● **Material**:
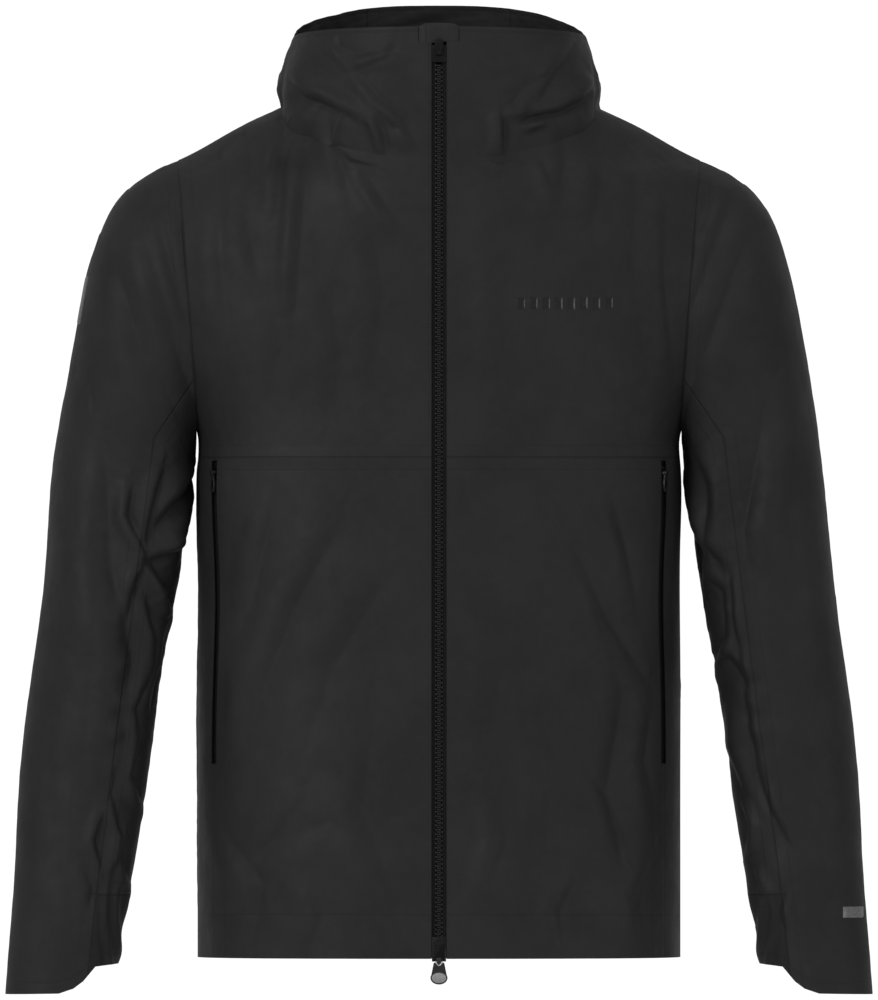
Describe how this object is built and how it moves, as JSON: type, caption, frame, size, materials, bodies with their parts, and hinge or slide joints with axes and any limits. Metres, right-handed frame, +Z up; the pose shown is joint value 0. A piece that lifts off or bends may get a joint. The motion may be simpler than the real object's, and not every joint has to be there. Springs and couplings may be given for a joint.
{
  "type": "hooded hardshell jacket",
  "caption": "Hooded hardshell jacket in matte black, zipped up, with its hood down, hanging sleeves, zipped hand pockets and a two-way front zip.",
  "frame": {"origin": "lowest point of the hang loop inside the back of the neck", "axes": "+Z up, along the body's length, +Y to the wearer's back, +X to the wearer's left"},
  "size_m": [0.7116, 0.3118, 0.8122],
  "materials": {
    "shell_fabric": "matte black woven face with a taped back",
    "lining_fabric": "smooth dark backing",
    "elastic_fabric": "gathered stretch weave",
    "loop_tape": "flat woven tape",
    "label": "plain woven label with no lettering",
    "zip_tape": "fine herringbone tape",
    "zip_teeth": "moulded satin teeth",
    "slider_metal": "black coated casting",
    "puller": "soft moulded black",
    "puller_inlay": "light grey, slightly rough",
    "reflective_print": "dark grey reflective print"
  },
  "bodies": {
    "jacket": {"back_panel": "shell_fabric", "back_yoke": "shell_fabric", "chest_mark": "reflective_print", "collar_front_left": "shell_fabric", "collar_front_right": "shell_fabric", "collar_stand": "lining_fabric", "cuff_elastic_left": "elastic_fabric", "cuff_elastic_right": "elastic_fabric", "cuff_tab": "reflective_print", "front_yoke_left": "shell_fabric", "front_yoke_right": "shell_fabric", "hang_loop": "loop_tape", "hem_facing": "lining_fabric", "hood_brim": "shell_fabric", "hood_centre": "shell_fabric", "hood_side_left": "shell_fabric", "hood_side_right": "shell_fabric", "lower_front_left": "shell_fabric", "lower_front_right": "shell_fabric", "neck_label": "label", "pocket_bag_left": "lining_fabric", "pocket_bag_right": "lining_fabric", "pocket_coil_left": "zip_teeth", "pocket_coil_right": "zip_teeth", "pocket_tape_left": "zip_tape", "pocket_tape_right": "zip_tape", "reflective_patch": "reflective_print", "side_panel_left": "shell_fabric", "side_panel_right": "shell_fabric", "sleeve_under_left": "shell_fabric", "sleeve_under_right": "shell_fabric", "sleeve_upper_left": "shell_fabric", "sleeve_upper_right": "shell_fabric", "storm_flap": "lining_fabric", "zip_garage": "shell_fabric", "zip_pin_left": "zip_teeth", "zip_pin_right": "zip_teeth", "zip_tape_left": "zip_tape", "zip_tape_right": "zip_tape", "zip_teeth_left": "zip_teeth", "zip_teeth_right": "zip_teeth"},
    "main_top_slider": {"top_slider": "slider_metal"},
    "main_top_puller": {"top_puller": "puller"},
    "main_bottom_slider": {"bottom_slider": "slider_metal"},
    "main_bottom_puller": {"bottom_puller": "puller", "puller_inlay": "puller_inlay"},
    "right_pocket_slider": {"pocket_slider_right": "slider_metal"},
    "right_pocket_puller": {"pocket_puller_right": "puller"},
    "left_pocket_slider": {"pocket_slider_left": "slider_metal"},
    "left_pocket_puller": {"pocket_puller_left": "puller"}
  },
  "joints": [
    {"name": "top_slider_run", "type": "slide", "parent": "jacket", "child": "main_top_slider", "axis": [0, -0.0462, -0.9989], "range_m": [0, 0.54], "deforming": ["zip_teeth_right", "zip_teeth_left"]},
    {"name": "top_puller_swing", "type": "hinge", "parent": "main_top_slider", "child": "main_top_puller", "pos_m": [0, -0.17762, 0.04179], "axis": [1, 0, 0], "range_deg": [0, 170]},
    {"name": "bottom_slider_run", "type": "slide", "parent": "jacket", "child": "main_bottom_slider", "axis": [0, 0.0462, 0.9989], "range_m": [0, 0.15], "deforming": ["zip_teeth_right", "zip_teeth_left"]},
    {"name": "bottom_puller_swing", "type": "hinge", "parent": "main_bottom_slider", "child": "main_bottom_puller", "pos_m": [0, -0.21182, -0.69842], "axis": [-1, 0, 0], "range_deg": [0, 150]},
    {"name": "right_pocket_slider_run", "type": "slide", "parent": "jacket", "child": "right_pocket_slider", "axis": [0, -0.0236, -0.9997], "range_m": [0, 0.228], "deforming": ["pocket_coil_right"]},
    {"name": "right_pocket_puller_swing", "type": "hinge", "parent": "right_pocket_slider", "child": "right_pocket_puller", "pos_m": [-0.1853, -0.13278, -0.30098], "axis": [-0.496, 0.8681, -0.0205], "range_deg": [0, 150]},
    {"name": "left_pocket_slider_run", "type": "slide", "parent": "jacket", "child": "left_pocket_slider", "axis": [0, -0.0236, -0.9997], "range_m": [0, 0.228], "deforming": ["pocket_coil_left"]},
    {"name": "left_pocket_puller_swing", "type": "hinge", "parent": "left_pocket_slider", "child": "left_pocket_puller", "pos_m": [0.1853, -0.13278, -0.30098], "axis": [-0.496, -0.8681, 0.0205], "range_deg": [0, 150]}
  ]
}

● **Task statement**: All of the lines above need to be given again exactly.

● **Expected output**:
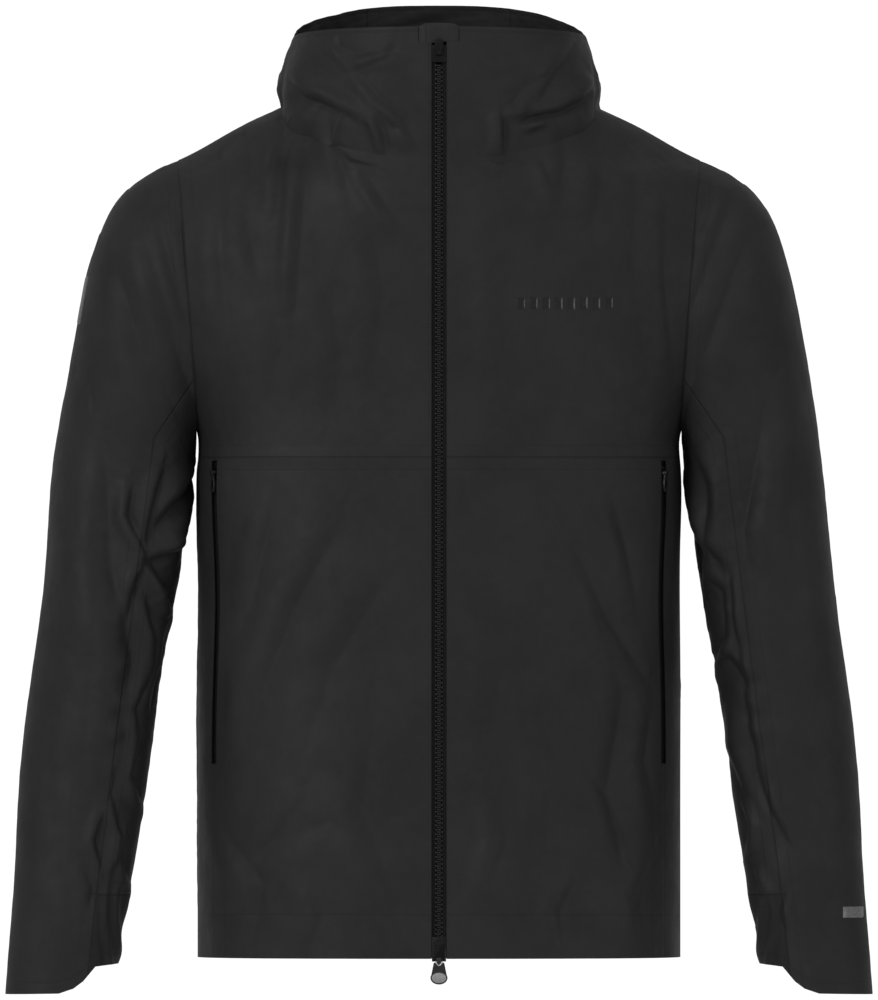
Describe how this object is built and how it moves, as JSON: type, caption, frame, size, materials, bodies with their parts, and hinge or slide joints with axes and any limits. Metres, right-handed frame, +Z up; the pose shown is joint value 0. A piece that lifts off or bends may get a joint. The motion may be simpler than the real object's, and not every joint has to be there. Springs and couplings may be given for a joint.
{
  "type": "hooded hardshell jacket",
  "caption": "Hooded hardshell jacket in matte black, zipped up, with its hood down, hanging sleeves, zipped hand pockets and a two-way front zip.",
  "frame": {"origin": "lowest point of the hang loop inside the back of the neck", "axes": "+Z up, along the body's length, +Y to the wearer's back, +X to the wearer's left"},
  "size_m": [0.7116, 0.3118, 0.8122],
  "materials": {
    "shell_fabric": "matte black woven face with a taped back",
    "lining_fabric": "smooth dark backing",
    "elastic_fabric": "gathered stretch weave",
    "loop_tape": "flat woven tape",
    "label": "plain woven label with no lettering",
    "zip_tape": "fine herringbone tape",
    "zip_teeth": "moulded satin teeth",
    "slider_metal": "black coated casting",
    "puller": "soft moulded black",
    "puller_inlay": "light grey, slightly rough",
    "reflective_print": "dark grey reflective print"
  },
  "bodies": {
    "jacket": {"back_panel": "shell_fabric", "back_yoke": "shell_fabric", "chest_mark": "reflective_print", "collar_front_left": "shell_fabric", "collar_front_right": "shell_fabric", "collar_stand": "lining_fabric", "cuff_elastic_left": "elastic_fabric", "cuff_elastic_right": "elastic_fabric", "cuff_tab": "reflective_print", "front_yoke_left": "shell_fabric", "front_yoke_right": "shell_fabric", "hang_loop": "loop_tape", "hem_facing": "lining_fabric", "hood_brim": "shell_fabric", "hood_centre": "shell_fabric", "hood_side_left": "shell_fabric", "hood_side_right": "shell_fabric", "lower_front_left": "shell_fabric", "lower_front_right": "shell_fabric", "neck_label": "label", "pocket_bag_left": "lining_fabric", "pocket_bag_right": "lining_fabric", "pocket_coil_left": "zip_teeth", "pocket_coil_right": "zip_teeth", "pocket_tape_left": "zip_tape", "pocket_tape_right": "zip_tape", "reflective_patch": "reflective_print", "side_panel_left": "shell_fabric", "side_panel_right": "shell_fabric", "sleeve_under_left": "shell_fabric", "sleeve_under_right": "shell_fabric", "sleeve_upper_left": "shell_fabric", "sleeve_upper_right": "shell_fabric", "storm_flap": "lining_fabric", "zip_garage": "shell_fabric", "zip_pin_left": "zip_teeth", "zip_pin_right": "zip_teeth", "zip_tape_left": "zip_tape", "zip_tape_right": "zip_tape", "zip_teeth_left": "zip_teeth", "zip_teeth_right": "zip_teeth"},
    "main_top_slider": {"top_slider": "slider_metal"},
    "main_top_puller": {"top_puller": "puller"},
    "main_bottom_slider": {"bottom_slider": "slider_metal"},
    "main_bottom_puller": {"bottom_puller": "puller", "puller_inlay": "puller_inlay"},
    "right_pocket_slider": {"pocket_slider_right": "slider_metal"},
    "right_pocket_puller": {"pocket_puller_right": "puller"},
    "left_pocket_slider": {"pocket_slider_left": "slider_metal"},
    "left_pocket_puller": {"pocket_puller_left": "puller"}
  },
  "joints": [
    {"name": "top_slider_run", "type": "slide", "parent": "jacket", "child": "main_top_slider", "axis": [0, -0.0462, -0.9989], "range_m": [0, 0.54], "deforming": ["zip_teeth_right", "zip_teeth_left"]},
    {"name": "top_puller_swing", "type": "hinge", "parent": "main_top_slider", "child": "main_top_puller", "pos_m": [0, -0.17762, 0.04179], "axis": [1, 0, 0], "range_deg": [0, 170]},
    {"name": "bottom_slider_run", "type": "slide", "parent": "jacket", "child": "main_bottom_slider", "axis": [0, 0.0462, 0.9989], "range_m": [0, 0.15], "deforming": ["zip_teeth_right", "zip_teeth_left"]},
    {"name": "bottom_puller_swing", "type": "hinge", "parent": "main_bottom_slider", "child": "main_bottom_puller", "pos_m": [0, -0.21182, -0.69842], "axis": [-1, 0, 0], "range_deg": [0, 150]},
    {"name": "right_pocket_slider_run", "type": "slide", "parent": "jacket", "child": "right_pocket_slider", "axis": [0, -0.0236, -0.9997], "range_m": [0, 0.228], "deforming": ["pocket_coil_right"]},
    {"name": "right_pocket_puller_swing", "type": "hinge", "parent": "right_pocket_slider", "child": "right_pocket_puller", "pos_m": [-0.1853, -0.13278, -0.30098], "axis": [-0.496, 0.8681, -0.0205], "range_deg": [0, 150]},
    {"name": "left_pocket_slider_run", "type": "slide", "parent": "jacket", "child": "left_pocket_slider", "axis": [0, -0.0236, -0.9997], "range_m": [0, 0.228], "deforming": ["pocket_coil_left"]},
    {"name": "left_pocket_puller_swing", "type": "hinge", "parent": "left_pocket_slider", "child": "left_pocket_puller", "pos_m": [0.1853, -0.13278, -0.30098], "axis": [-0.496, -0.8681, 0.0205], "range_deg": [0, 150]}
  ]
}